Armenian Bar Association Urges Congress to Reprimand Randy Fine for Racist Remarks Targeting Armenians

Armenian Bar Association Urges Congress to Reprimand Randy Fine for Racist Remarks Targeting Armenians

The Armenian Bar Association has urged Congress to reprimand U.S. Representative Randy Fine and demanded an apology from Fine for racist remarks he made on May 2, 2026, when he stated that “we don’t want Armenians to be able to serve in Congress.”

Fine made the comments as part of an attack against his primary challenger, Dan Bilzerian, also derogatorily referring to him as a “little Armenian.” The Armenian Bar Association said such rhetoric is antithetical to the core American principles of equality and representative democracy.

Statements that single out an entire ethnic community for exclusion from public service are unacceptable. Directed at specific communities, they invoke a painful history that Armenian Americans and many others have worked tirelessly to overcome. From discriminatory housing covenants to exclusionary business practices and racial slurs, Armenian Americans have faced barriers that sought to deny them full participation in American life. Those barriers were not only challenged through legal advocacy, but dismantled through generations of civic engagement, military service, and enduring contributions to the nation.

Armenian Americans have demonstrated an unwavering commitment to the United States across every generation. They have served with distinction in every major American conflict, from World War I to World War II and every war since. Armenian Americans have not only served, but led by example, earning the nation’s highest military decoration, as in Medal of Honor recipient Ernest Dervishian, and rising to the highest ranks of military command, including retired four-star General Jeffrey Harrigian, who served as Commander of U.S. Air Forces in Europe, Africa, and NATO Allied Air Command into the 2020s.

Beyond military service, Armenian Americans have helped shape all aspects of American public life. Their contributions span public service, science, medicine, the arts, and innovation, from historical figures including pioneering surgeon Dr. Varazdat Kazandjian, inventor of the MRI Raymond Damadian, Pulitzer Prize-winning author William Saroyan, and philanthropist George Mardikian, to entrepreneur Noubar Afeyan, whose work helped enable the development of mRNA COVID-19 vaccines. These individuals represent only a small fraction of the thousands who have contributed, often quietly, but always meaningfully, to the advancement of this nation.

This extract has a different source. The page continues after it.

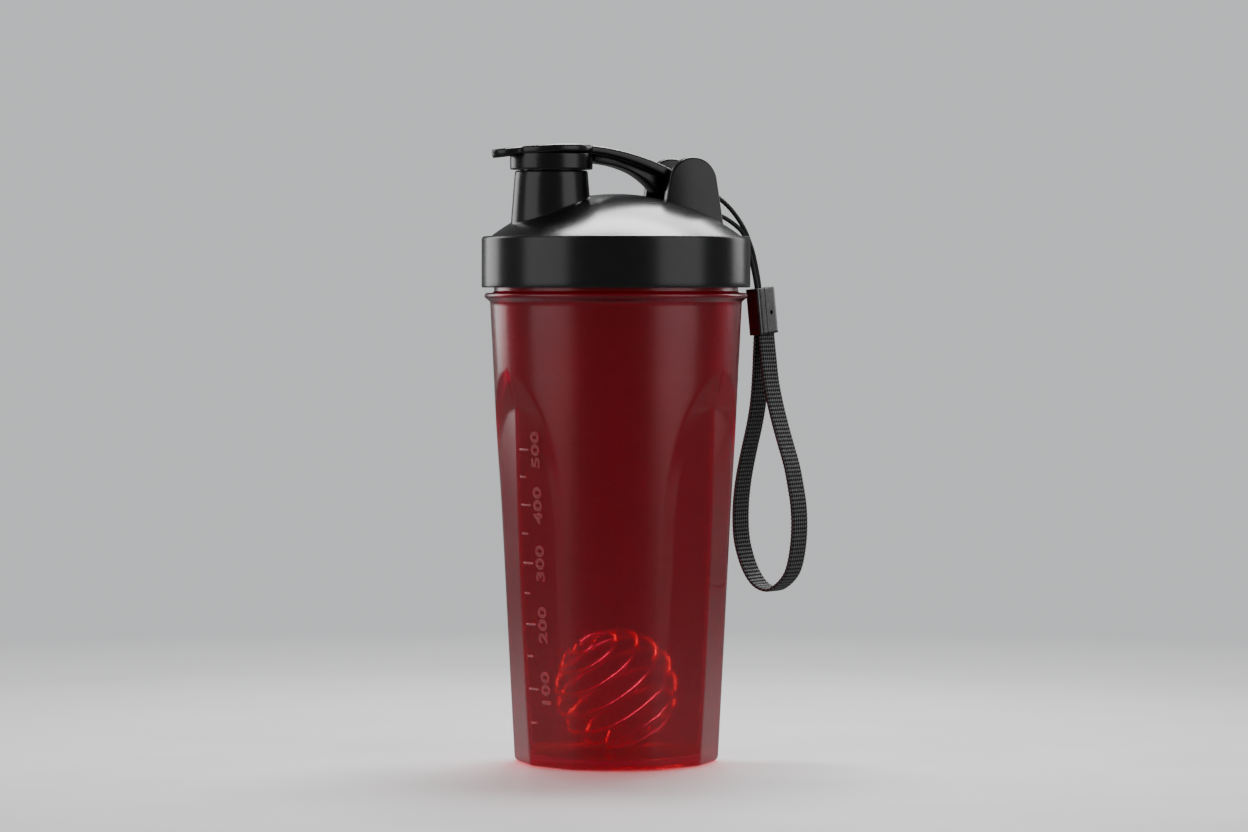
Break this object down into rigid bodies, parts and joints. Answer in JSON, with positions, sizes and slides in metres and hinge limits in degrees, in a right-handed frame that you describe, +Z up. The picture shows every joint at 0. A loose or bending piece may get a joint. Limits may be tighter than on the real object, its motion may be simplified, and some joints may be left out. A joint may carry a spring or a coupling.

As former Pasadena Mayor William Paparian, a Los Angeles County Deputy District Attorney, Captain Judge Advocate with the California State Guard, and a founding member of the Armenian Bar Association, stated: “Armenian Americans have earned their place in every corner of American life through sacrifice, service, and an unshakable belief in this country’s ideals. To suggest otherwise is not only historically ignorant, it is an affront to the very fabric of our democracy.”

Fine’s comments reflect his long record of disdain for Armenian-American interests. He has repeatedly supported the transfer of weapons to Azerbaijan, despite its recent genocidal actions against the Armenian community in Artsakh, where it forcibly displaced the entire Armenian population and continues to deliberately destroy Armenian churches, religious artifacts, and historical monuments in a broad campaign of erasure.

Congress has censured or reprimanded members of Congress for racist and hateful remarks on several occasions, including Paul Gosar in 2021 and Steve King in 2021. Racist remarks such as Rep. Fine’s cause tremendous harm to the 1.5 million Armenian-American community and degrade democratic institutions.

The Armenian Bar Association urged Congress to reprimand Fine and demanded that he issue an immediate and unequivocal apology. More broadly, the association urged all public officials to reject rhetoric that divides Americans along ethnic lines and instead reaffirm their commitment to equal opportunity and merit-based participation in public service.

The strength of the United States lies in its diversity and in its enduring promise that all citizens, regardless of heritage, are welcome in the nation’s offices of public service and leadership. That promise must be protected, not undermined.